● Short task: Tally the lines that contain the string "joints" and give the number by itself.

--- Begin Data provided ---

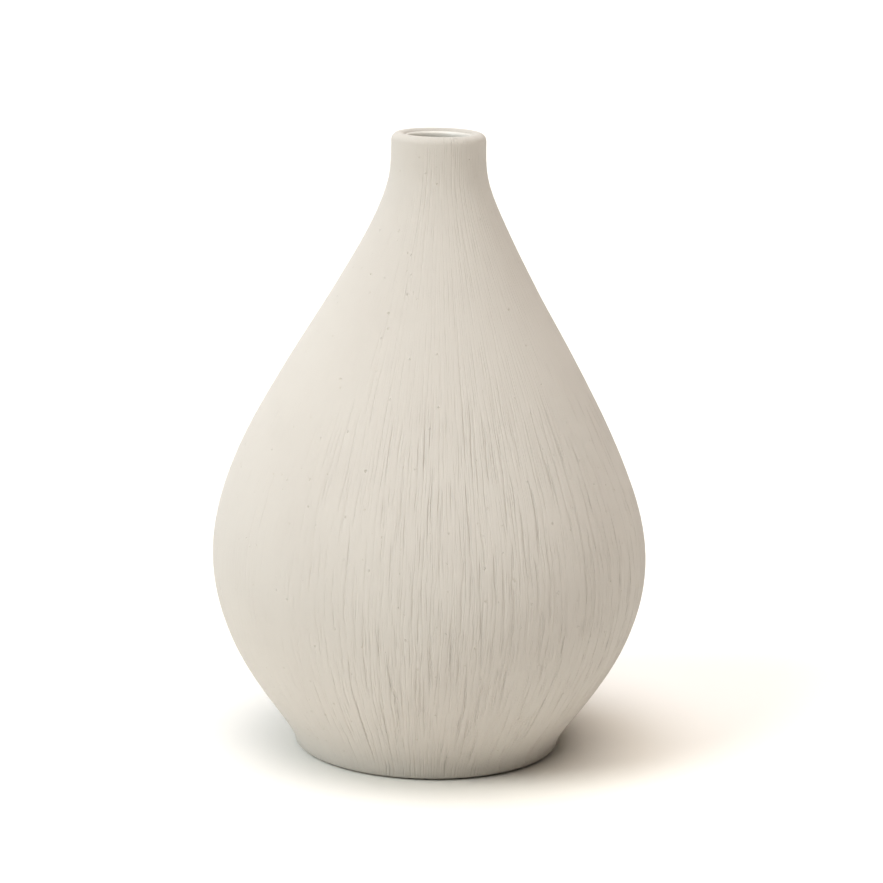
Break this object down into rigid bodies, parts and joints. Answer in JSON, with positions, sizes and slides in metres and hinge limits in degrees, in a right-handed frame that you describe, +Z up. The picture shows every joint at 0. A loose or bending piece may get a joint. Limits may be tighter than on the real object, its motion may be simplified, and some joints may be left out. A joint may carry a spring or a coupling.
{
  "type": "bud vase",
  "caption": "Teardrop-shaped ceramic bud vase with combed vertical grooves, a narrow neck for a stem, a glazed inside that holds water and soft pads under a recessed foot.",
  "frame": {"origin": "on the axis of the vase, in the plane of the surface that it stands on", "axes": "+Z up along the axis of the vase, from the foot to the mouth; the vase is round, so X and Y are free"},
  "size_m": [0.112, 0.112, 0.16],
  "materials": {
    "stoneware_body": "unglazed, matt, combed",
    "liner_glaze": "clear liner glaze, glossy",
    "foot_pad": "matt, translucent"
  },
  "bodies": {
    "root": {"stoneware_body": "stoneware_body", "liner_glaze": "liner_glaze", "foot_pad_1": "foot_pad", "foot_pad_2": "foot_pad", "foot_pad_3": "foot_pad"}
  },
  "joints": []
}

--- End Data provided ---
--- Begin Data provided ---

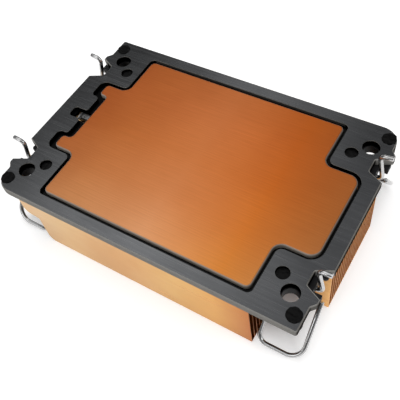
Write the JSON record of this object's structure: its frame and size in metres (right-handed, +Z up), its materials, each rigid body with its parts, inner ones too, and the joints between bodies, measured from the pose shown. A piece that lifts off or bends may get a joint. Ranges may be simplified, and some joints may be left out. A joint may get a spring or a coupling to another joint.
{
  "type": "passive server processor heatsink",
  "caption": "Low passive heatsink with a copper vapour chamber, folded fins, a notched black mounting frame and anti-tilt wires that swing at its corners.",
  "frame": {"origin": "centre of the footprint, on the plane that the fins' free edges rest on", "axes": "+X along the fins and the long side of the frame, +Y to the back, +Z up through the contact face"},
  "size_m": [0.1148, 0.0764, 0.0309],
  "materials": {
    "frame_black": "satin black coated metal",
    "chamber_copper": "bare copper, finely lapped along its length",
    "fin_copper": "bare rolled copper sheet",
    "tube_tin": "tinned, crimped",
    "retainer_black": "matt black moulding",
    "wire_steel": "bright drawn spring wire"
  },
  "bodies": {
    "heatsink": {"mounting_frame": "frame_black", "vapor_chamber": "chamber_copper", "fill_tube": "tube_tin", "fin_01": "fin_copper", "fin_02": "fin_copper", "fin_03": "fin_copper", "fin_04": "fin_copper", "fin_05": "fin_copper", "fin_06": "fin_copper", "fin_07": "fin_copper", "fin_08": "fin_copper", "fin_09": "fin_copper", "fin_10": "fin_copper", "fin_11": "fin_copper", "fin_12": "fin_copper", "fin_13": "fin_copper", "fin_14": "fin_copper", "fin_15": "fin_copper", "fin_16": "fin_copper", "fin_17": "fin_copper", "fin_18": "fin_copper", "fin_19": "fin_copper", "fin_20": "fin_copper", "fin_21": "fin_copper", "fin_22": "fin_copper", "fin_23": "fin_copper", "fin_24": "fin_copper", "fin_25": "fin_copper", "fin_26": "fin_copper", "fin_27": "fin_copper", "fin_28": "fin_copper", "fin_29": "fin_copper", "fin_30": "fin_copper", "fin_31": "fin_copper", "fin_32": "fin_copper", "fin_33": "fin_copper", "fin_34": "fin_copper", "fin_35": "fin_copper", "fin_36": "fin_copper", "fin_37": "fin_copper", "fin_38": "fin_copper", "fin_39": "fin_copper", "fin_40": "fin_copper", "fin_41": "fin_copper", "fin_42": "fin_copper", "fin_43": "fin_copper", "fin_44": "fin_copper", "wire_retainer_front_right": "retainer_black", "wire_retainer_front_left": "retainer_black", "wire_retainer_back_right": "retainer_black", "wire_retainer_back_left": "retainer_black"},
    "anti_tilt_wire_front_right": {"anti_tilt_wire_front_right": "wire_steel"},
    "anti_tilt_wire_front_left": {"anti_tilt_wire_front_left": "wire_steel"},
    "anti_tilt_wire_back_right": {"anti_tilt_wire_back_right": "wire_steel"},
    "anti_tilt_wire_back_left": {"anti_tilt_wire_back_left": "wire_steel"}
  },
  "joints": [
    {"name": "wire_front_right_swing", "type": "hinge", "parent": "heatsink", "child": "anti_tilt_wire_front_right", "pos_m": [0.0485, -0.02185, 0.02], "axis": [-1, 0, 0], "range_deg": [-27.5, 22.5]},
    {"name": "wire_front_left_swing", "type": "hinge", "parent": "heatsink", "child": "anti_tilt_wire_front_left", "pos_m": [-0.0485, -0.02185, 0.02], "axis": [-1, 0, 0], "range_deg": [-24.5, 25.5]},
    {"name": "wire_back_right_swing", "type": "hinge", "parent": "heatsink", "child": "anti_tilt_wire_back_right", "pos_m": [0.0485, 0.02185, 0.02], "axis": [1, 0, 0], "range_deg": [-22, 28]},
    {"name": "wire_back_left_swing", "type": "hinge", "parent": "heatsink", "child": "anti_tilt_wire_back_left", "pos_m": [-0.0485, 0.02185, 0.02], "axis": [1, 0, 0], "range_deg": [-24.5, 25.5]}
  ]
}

--- End Data provided ---
--- Begin Data provided ---

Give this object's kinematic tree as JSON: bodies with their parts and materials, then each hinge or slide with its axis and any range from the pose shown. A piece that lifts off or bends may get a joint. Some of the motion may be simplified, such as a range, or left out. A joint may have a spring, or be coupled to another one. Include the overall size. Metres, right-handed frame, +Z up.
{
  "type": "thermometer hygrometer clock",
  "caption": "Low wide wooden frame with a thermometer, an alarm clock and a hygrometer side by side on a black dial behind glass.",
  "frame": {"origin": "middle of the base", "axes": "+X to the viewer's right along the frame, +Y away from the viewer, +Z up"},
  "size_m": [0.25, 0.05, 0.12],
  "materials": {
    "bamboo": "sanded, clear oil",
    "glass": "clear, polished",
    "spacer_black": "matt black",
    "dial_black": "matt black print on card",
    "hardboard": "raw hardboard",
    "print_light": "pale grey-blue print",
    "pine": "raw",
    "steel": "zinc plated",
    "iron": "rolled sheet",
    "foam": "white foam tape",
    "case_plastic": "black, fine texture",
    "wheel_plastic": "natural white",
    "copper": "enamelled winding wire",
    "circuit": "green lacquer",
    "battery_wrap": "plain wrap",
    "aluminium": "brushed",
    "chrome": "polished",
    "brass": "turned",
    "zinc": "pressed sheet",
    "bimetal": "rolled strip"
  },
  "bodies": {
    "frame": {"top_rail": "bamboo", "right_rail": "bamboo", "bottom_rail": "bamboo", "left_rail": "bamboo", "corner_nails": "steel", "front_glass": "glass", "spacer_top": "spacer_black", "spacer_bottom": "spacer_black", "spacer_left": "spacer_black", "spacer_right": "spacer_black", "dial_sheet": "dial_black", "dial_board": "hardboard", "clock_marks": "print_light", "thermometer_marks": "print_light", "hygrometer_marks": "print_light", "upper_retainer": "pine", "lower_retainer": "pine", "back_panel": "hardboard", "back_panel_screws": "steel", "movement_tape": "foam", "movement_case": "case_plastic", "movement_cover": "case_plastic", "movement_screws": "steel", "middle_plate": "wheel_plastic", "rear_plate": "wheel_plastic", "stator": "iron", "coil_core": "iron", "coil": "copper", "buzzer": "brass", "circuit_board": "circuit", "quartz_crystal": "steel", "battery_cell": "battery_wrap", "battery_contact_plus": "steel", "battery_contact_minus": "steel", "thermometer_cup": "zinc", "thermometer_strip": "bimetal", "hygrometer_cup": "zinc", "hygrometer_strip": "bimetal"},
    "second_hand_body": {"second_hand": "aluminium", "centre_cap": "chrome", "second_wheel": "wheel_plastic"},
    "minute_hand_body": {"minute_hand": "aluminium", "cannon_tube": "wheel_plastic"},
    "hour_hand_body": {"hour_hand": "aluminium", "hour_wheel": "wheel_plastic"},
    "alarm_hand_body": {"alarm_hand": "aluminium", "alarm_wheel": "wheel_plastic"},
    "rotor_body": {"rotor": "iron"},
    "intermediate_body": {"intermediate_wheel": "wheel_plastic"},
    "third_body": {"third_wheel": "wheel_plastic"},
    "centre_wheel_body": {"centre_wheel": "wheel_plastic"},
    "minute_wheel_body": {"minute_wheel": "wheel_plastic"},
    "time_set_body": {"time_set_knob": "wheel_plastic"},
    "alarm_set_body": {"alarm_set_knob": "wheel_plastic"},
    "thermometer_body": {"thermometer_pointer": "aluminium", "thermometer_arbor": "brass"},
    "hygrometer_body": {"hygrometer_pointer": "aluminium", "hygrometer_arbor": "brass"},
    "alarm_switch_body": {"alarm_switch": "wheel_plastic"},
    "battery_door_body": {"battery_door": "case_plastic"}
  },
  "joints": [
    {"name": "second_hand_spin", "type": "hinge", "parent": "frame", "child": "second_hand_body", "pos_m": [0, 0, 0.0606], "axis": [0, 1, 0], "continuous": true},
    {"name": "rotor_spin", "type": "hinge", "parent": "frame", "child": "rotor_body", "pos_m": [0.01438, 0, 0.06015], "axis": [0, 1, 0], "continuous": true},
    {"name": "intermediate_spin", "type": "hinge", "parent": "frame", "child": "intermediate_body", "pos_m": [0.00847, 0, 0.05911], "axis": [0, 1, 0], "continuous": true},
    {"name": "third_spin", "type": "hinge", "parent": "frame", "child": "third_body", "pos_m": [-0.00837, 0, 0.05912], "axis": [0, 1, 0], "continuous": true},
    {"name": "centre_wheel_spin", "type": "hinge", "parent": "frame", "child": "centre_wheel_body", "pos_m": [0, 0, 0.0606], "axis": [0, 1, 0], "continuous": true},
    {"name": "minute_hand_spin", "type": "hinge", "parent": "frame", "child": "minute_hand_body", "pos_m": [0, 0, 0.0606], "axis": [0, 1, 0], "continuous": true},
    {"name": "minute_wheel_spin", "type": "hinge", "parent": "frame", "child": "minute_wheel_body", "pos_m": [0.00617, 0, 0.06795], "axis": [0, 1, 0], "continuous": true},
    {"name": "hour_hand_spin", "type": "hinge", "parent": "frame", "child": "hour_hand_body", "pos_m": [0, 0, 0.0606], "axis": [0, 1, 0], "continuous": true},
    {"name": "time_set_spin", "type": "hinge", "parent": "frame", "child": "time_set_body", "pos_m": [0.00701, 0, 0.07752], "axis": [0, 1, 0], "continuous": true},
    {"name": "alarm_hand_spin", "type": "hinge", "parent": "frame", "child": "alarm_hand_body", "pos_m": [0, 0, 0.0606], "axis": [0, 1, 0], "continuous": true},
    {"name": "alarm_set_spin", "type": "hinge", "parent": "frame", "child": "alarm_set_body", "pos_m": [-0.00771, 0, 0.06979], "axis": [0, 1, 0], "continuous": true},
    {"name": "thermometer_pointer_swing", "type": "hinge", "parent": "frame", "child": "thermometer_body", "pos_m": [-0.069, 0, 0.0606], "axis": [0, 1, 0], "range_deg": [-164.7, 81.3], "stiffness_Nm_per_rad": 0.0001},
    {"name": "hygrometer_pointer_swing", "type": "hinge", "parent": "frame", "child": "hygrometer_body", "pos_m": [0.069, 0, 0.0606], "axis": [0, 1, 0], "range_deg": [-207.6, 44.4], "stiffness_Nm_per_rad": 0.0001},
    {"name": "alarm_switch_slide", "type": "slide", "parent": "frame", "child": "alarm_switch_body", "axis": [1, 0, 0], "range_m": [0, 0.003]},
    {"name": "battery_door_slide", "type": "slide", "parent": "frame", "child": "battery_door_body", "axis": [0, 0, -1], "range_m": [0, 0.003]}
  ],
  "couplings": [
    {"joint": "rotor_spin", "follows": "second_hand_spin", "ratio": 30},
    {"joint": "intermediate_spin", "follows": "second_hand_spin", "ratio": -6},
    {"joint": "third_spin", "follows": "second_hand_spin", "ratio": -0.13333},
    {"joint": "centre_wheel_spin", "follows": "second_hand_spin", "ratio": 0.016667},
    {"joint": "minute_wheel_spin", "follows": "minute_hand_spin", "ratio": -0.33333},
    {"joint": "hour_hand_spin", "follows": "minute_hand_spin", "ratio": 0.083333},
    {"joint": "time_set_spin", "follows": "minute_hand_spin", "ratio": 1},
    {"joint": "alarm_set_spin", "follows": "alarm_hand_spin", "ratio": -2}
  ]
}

--- End Data provided ---

● Answer: 5